How to Leverage a BNPL Platform When Upfront Payment Isn’t an Issue

The Capchase Team
The Capchase Team
UPDATEd on
August 19, 2024
·
5
min read
How to Leverage a BNPL Platform When Upfront Payment Isn’t an Issue

In today’s market environment, many potential SaaS customers struggle to pay for an annual software contract upfront. Fintech partners like Capchase Pay empowers SaaS vendors to offer flexible payment terms, which allow buyers to pay in installments. 

Buy-now-pay-later (BNPL) platforms such as Capchase Pay:

🔹Shorten sales cycles

🔹Increase average contract value

🔹Reduce the need to rely on discounts

🔹Helps buyers maintain liquidity as needed

🔹Pays you full contract value upfront

Capchase Pay is a great option for customers that can’t afford to pay upfront, but if upfront payment isn’t a problem for your customers, Capchase can still help. 

Powering growth with Capchase Pay

📈 If your customers can pay their annual contracts in full, that’s great! But it also means that there are untapped markets out there – segments that your competitors are selling into, or new segments that you could blaze a trail in. 

🏆 Growth goals and rep goals can always be higher, bolder, and better. Capchase Pay can help your teams hit and exceed their numbers across all geographical locations, thanks to Capchase’s global presence. 

💥 Revive stalled deals by offering flexible payment terms to customers you’ve let go – don’t leave money on the table. SaaS deals are often lost due to price, but companies that use Capchase Pay see an increase in ACV by up to 50%

🕖 Capchase Pay helps SaaS vendors speed up sales cycles by 30%. This has a ripple effect across CAC, CAC payback, and marketing spend. 

Boosting revenue, cutting waste, and winning market share

Even if most of your customers can pay for an annual contract upfront, offering flexible payment terms with Capchase pay can improve other metrics for your business, setting you up for more sustainable long-term growth and effective scaling.

Increase sales cycle velocity

Offering monthly payments via Capchase Pay could speed up your sales cycle. With sales cycles averaging 2.1 months, tools that can help tighten the sales period can reduce CAC. When clients have the option to pay monthly, they can make purchasing decisions faster, allowing your Sales team to close deals more quickly. 

Expand your customer base

While your current clients may be able to afford the annual fee upfront, providing options to make monthly payments could broaden your potential customer base. There are likely numerous potential clients who would love to utilize your services but can’t afford the lump sum payment. Flexible payment terms could help you target SMBs or startups. 

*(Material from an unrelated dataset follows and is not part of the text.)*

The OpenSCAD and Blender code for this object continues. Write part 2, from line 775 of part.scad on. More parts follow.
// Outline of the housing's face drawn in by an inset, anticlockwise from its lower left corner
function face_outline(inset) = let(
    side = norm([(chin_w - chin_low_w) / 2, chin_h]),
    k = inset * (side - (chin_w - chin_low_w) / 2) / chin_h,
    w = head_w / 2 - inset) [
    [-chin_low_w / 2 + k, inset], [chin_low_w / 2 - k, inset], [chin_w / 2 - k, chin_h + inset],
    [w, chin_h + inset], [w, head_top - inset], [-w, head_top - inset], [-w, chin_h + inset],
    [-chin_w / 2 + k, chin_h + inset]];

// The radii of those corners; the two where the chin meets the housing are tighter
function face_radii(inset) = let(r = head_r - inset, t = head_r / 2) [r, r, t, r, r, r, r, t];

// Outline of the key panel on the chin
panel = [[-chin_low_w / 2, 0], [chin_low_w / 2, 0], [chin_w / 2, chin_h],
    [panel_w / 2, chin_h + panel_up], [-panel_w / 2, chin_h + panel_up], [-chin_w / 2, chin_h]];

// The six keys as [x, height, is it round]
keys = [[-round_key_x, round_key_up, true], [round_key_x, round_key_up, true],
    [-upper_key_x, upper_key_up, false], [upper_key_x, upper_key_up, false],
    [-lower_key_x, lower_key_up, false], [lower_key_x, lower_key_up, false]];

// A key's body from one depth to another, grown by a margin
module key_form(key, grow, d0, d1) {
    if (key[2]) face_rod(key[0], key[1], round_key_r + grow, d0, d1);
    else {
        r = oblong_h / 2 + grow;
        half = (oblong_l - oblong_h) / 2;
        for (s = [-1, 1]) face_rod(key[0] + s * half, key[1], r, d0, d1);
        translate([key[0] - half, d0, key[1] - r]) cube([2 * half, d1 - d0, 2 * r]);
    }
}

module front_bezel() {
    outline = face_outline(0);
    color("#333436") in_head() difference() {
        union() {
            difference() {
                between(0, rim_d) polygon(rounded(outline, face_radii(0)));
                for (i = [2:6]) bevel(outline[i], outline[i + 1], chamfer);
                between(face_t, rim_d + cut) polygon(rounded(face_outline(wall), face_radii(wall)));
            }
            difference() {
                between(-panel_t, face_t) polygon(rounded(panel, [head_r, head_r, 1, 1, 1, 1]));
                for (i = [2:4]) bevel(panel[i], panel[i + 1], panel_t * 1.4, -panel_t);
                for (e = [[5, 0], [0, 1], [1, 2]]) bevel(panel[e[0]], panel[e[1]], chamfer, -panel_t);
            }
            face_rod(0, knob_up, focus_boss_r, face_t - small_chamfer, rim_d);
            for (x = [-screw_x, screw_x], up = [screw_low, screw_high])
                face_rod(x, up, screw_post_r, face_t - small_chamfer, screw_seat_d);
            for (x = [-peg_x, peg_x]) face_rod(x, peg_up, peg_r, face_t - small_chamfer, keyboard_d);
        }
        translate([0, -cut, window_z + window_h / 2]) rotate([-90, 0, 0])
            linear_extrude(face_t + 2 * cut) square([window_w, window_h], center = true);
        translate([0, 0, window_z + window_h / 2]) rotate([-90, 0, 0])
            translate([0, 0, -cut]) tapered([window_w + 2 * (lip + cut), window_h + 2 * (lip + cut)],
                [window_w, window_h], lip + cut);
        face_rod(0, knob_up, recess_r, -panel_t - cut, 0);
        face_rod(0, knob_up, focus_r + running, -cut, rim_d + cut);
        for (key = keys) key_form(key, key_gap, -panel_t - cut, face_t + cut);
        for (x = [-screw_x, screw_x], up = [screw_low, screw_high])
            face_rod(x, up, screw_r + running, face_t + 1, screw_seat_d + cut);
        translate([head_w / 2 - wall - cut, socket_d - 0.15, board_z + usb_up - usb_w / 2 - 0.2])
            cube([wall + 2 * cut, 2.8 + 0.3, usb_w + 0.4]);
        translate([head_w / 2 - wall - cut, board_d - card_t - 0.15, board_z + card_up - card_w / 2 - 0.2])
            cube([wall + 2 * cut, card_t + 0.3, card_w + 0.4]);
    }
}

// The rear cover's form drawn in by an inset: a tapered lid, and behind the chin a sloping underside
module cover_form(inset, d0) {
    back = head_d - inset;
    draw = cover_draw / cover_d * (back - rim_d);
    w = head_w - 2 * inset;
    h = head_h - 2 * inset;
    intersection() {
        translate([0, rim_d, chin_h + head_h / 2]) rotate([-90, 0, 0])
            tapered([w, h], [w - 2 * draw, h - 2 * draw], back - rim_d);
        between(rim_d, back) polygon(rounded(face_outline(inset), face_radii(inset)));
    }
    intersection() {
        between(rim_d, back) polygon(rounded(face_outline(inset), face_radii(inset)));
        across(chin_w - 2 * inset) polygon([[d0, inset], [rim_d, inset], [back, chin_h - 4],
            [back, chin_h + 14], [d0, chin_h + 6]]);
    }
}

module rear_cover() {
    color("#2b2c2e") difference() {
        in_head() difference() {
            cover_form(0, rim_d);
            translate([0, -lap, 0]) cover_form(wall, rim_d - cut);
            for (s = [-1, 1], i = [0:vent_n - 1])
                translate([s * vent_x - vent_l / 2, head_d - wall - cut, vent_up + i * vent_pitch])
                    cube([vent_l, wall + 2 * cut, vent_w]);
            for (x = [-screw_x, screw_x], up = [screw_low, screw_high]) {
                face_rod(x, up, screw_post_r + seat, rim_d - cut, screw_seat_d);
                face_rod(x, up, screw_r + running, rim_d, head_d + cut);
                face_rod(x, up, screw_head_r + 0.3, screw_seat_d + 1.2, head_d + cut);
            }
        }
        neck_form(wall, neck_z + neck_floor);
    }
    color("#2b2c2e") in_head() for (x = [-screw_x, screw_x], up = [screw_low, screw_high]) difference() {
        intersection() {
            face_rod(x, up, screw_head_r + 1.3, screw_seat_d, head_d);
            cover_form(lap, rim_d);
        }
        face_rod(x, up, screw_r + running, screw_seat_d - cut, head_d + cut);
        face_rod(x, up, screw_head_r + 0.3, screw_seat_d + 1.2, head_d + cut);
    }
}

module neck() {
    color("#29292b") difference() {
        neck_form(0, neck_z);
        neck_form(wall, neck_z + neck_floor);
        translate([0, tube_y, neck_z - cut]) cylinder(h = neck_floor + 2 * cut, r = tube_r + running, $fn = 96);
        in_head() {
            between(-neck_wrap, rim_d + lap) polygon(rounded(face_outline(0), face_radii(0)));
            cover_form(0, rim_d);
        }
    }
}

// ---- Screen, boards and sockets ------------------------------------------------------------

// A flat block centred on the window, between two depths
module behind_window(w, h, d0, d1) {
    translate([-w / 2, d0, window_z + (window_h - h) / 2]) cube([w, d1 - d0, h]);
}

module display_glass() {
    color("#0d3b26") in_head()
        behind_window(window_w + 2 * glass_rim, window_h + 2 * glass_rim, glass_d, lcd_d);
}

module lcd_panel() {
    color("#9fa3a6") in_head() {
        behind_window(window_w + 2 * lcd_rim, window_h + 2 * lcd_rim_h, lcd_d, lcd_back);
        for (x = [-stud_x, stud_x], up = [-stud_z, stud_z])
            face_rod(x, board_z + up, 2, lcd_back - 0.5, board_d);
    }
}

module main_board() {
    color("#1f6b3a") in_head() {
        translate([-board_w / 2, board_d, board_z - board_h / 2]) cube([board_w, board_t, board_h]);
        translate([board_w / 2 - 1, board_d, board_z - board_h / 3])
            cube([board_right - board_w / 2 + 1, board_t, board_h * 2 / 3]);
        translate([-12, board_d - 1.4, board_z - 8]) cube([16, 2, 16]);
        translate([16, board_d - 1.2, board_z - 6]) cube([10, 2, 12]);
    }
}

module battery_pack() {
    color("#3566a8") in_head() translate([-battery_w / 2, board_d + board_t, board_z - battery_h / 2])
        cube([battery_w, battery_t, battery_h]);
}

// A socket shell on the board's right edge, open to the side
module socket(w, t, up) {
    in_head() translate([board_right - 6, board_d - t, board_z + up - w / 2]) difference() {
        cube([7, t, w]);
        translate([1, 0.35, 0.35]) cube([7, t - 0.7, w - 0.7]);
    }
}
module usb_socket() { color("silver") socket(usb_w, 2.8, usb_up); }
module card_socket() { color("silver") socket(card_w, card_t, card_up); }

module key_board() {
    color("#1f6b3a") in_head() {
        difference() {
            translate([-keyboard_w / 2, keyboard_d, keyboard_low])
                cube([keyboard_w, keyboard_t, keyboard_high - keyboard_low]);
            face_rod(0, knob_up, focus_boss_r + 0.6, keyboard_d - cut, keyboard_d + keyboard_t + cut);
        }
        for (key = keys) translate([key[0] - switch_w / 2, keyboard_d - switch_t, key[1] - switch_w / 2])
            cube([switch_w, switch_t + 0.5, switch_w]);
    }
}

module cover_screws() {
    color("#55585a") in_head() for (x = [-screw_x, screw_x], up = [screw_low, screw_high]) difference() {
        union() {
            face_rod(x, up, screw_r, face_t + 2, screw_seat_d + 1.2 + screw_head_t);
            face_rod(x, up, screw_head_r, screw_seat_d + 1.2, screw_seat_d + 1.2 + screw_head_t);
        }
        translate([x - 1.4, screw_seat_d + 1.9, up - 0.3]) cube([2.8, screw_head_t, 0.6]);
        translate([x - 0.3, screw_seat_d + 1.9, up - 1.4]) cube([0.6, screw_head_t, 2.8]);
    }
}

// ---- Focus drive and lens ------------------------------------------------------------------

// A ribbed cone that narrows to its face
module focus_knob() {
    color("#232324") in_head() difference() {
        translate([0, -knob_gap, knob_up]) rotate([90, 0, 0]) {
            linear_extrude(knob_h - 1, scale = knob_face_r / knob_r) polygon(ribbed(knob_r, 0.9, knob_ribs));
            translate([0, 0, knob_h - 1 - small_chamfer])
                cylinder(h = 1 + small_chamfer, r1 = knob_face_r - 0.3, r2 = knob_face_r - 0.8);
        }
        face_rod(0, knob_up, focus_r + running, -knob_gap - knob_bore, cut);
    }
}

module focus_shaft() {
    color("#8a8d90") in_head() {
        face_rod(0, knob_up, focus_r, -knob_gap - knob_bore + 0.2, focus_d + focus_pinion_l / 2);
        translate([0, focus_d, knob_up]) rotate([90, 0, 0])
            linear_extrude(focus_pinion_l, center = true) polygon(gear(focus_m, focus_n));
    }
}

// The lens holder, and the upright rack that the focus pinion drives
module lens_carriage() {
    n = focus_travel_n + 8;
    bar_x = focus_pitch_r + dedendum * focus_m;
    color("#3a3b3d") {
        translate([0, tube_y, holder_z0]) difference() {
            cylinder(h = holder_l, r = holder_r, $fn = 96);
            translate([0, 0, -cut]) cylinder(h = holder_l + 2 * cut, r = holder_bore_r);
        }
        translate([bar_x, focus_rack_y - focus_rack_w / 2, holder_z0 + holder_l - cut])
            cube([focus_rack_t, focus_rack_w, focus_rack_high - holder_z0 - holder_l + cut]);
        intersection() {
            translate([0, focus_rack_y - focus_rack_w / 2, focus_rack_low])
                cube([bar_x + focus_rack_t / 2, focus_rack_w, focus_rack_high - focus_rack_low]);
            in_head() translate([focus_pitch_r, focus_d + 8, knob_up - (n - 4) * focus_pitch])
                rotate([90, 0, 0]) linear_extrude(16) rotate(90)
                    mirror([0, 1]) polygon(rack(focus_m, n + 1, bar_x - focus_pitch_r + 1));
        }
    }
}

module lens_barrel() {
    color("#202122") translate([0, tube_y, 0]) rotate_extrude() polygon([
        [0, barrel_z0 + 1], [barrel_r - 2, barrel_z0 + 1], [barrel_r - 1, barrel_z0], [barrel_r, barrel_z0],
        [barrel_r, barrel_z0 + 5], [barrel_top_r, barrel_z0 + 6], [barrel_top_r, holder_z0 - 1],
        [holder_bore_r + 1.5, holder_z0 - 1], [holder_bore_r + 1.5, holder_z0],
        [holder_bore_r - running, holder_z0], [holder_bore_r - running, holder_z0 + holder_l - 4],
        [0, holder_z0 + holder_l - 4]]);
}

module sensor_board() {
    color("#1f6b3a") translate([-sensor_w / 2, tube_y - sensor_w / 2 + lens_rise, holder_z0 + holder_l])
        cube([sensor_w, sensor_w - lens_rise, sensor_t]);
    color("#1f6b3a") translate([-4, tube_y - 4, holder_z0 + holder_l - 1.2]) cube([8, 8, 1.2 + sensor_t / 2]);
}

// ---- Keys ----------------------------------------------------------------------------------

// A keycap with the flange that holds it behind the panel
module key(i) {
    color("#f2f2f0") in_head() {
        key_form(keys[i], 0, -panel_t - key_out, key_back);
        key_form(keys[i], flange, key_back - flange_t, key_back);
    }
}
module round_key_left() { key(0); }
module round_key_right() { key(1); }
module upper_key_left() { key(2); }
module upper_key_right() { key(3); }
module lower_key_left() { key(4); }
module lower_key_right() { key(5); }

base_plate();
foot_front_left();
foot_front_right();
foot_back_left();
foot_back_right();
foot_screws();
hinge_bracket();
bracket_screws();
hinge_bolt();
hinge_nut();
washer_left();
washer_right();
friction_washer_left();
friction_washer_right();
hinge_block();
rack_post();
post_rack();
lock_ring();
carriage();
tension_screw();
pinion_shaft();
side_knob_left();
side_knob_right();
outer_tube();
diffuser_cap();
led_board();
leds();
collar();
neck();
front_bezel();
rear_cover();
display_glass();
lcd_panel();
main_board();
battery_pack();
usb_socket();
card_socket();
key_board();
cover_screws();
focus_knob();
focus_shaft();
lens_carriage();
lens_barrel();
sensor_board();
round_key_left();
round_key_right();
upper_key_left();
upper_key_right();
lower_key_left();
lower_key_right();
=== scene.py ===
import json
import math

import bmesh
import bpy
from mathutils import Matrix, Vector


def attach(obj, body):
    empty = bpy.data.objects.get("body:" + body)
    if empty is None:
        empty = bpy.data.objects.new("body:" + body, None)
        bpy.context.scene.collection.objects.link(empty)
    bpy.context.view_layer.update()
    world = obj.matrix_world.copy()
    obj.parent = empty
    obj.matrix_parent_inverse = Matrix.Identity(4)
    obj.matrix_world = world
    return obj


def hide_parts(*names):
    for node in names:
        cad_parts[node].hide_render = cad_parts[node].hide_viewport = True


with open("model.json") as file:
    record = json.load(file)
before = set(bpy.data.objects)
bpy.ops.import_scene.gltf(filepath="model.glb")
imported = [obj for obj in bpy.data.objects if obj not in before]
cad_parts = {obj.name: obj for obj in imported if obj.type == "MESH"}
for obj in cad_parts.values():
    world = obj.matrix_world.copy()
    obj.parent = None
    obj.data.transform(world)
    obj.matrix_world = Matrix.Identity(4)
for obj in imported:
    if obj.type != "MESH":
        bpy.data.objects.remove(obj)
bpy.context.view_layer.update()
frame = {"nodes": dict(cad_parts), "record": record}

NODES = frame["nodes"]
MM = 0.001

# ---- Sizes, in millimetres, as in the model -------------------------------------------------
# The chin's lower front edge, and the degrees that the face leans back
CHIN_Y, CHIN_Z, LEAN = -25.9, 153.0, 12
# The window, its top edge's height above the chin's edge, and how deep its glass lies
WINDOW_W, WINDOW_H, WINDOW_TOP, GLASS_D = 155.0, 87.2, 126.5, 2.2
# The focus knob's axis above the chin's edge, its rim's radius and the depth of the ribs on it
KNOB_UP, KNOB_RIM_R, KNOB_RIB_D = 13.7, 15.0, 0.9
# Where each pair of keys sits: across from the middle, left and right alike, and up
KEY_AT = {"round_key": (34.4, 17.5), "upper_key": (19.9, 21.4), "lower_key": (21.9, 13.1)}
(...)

Optimize your discount strategy

With the average SaaS discount nearing 20%, opportunities to reduce reliance on discounts are key. Capchase Pay helps thousands of vendors close at higher ACV and fewer discounts. Capchae Pay helps reduce the necessity and magnitude of discounts, significantly improving overall revenue and profitability. 

Beat the competition

Often competitors thrive when they offer more flexibility than you do. If your competitors offer monthly payments, signing on with Capchase Pay can level the playing field and give your customers one more reason to choose you. 

Revive stalled leads

If your prospects are going unresponsive during negotiations, it could be a sign that the upfront payment is a sticking point. The commitment might be outside of their budget or make an impact on their liquidity. Offering monthly payments can bring customers back to the table. 

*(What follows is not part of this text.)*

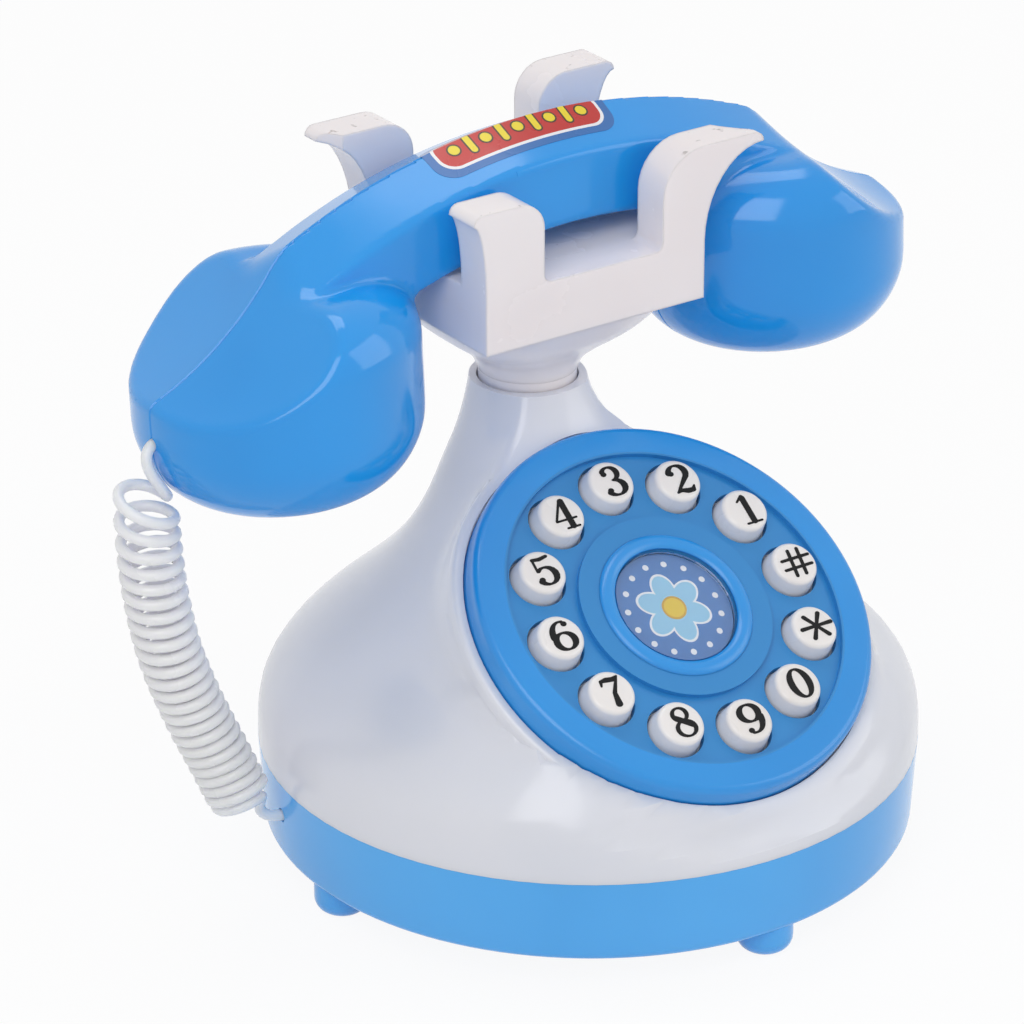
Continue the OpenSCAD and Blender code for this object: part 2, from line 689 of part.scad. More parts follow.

Improve cash flow predictability and forecasting

Capchase Pay provides vendors with cash upfront, while your customers pay monthly. That means your cash flow can be more predictable, providing you with the capital you need to power growth while also satisfying your customer’s need for flexibility. 

Retain loyal customers 

Flexibility in payment terms increases customer satisfaction and loyalty. This can reduce churn and improve customer lifetime value. 

It’s about more than just cash in hand 

Even if your customers have the cash they need to pay an annual fee as a lump sum, flexible payments go beyond simply helping customers afford your software. Offering flexible payment terms allows you to meet customers of all sizes where they’re at, and provide them with high-value software in a way that meets their needs. 

Companies that present a strong, quality solution can always grow their market share and compete at a higher level, and Capchase Pay helps make that growth possible.